Mereka hanya sedang menjalankan ritual menjilat dan memanjat sebuah tarian klasik para pengincar kekuasaan. Nilai-nilai idealisme yang dulu mereka suarakan kini tak lebih dari dagangan murahan untuk mengamankan posisi di lingkaran elite. Demi akses terhadap anggaran negara, fasilitas mewah, dan mungkin selembar surat keputusan di lembaga-lembaga tinggi, mereka rela membuang semua yang pernah mereka perjuangkan.
Mahasiswa Dulu vs Mahasiswa Sekarang
Dulu, mereka yang kini duduk nyaman di kursi kekuasaan memuja mahasiswa sebagai “garda terdepan demokrasi.” Tapi kini, saat mahasiswa turun ke jalan menolak Dwifungsi TNI, mereka justru menunjukan gestur mencibir.
“Ah, mahasiswa zaman sekarang nggak paham kondisi bangsa!” kata mereka yang dulu hoby mingguan turun ke jalan dan menuntut perubahan.
” demokrasi saat ini sudah kebablasan Negara ini butuh stabilitas, bukan kegaduhan!” kata mereka yang dulu sering nencetak stensilan jadwal demo meneriakkan kejatuhan Orde Baru .
Sungguh sebuah ironi yang sangat mahal. Dulu mereka idolakan gerakan mahasiswa, sekarang mereka benci gerakan yang sama hanya karena kepentingan mereka telah berubah.
Mengapa Ini Memalukan?
Sikap mereka bukan hanya memalukan, tapi juga menunjukkan kebusukan moral yang luar biasa.

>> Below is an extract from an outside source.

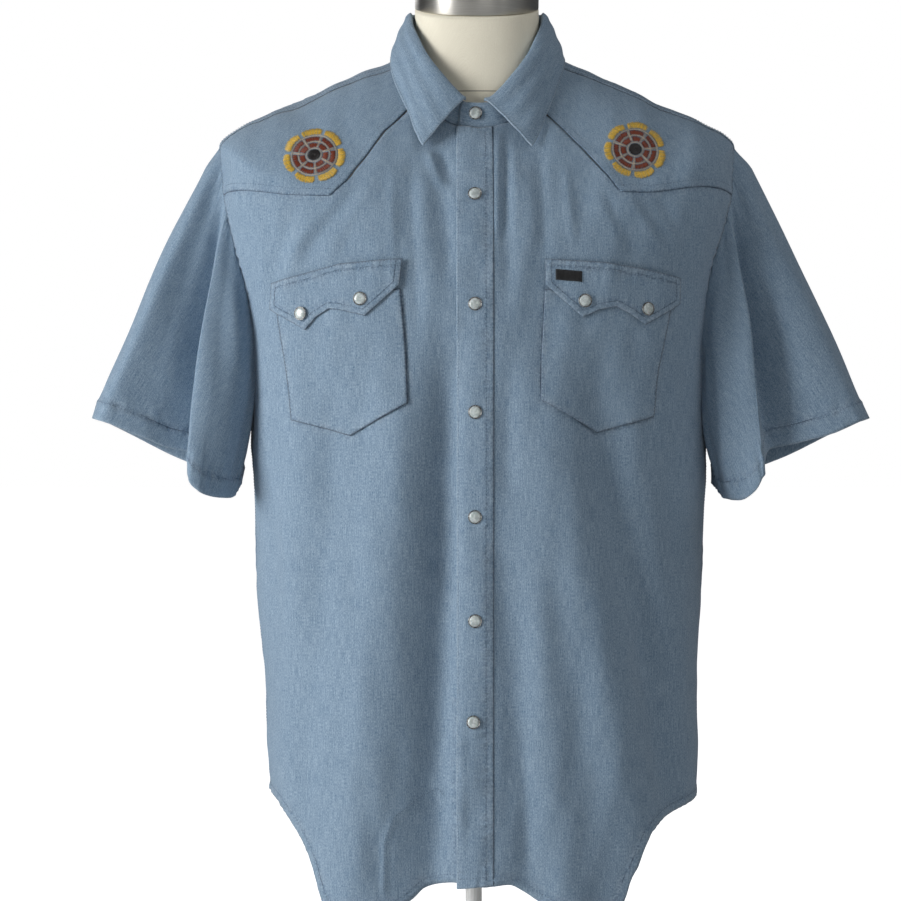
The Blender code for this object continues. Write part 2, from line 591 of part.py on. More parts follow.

Jika dulu mereka benar-benar berjuang demi demokrasi, lalu kenapa sekarang mereka diam atau bahkan mendukung kebijakan yang jelas-jelas mengembalikan nilai yang dulu mereka lawan dan perjuangkan ?
Jika dulu mereka benar-benar percaya bahwa “ABRI harus kembali ke barak”, lalu kenapa sekarang mereka tersenyum puas melihat Undang-Undang TNI disahkan?
Ataukah sejak awal mereka hanya sekadar ikut arus, dan kini ketika arus berbalik, mereka dengan senang hati berenang mengikuti gelombang baru yang lebih menguntungkan?
Kita yang Tertipu, atau Mereka yang Menipu?
Mungkin kita semua telah tertipu.
Mungkin kita mengira bahwa Reformasi adalah kemenangan rakyat, padahal ia hanyalah sebuah sandiwara panjang yang skripnya ditulis oleh para pemain bayangan.
Atau mungkin, justru mereka yang kini duduk di lingkar elit kursi kekuasaan adalah orang-orang yang telah lama menipu diri sendiri, berpura-pura menjadi pejuang demokrasi padahal mereka tak lebih dari pelayan kekuasaan sejak awal.
Yang jelas, hari ini mereka telah memilih. Mereka memilih untuk menjilat daripada melawan, memilih untuk mendukung daripada menolak, dan memilih untuk menjadi bagian dari yang dulu mereka musuhi.
Sementara itu, di luar sana, mahasiswa masih turun ke jalan. Seperti dulu. Seperti 26 tahun lalu.
Hanya saja, kali ini mereka tak lagi ditemani oleh para aktivis yang dulu mereka anggap sebagai pahlawan. Karena pahlawan-pahlawan itu kini telah menjual idealismenya demi kenyamanan dan fasilitas kekuasaan.
Maka, untuk mereka yang dulu meneriakkan “Kembalikan ABRI ke Barak!” tapi kini menyambut kembalinya Dwifungsi TNI dengan tepuk tangan, kami hanya ingin bertanya satu hal:
Apakah Anda sedang bercanda, atau memang sejak awal Anda adalah lelucon itu sendiri?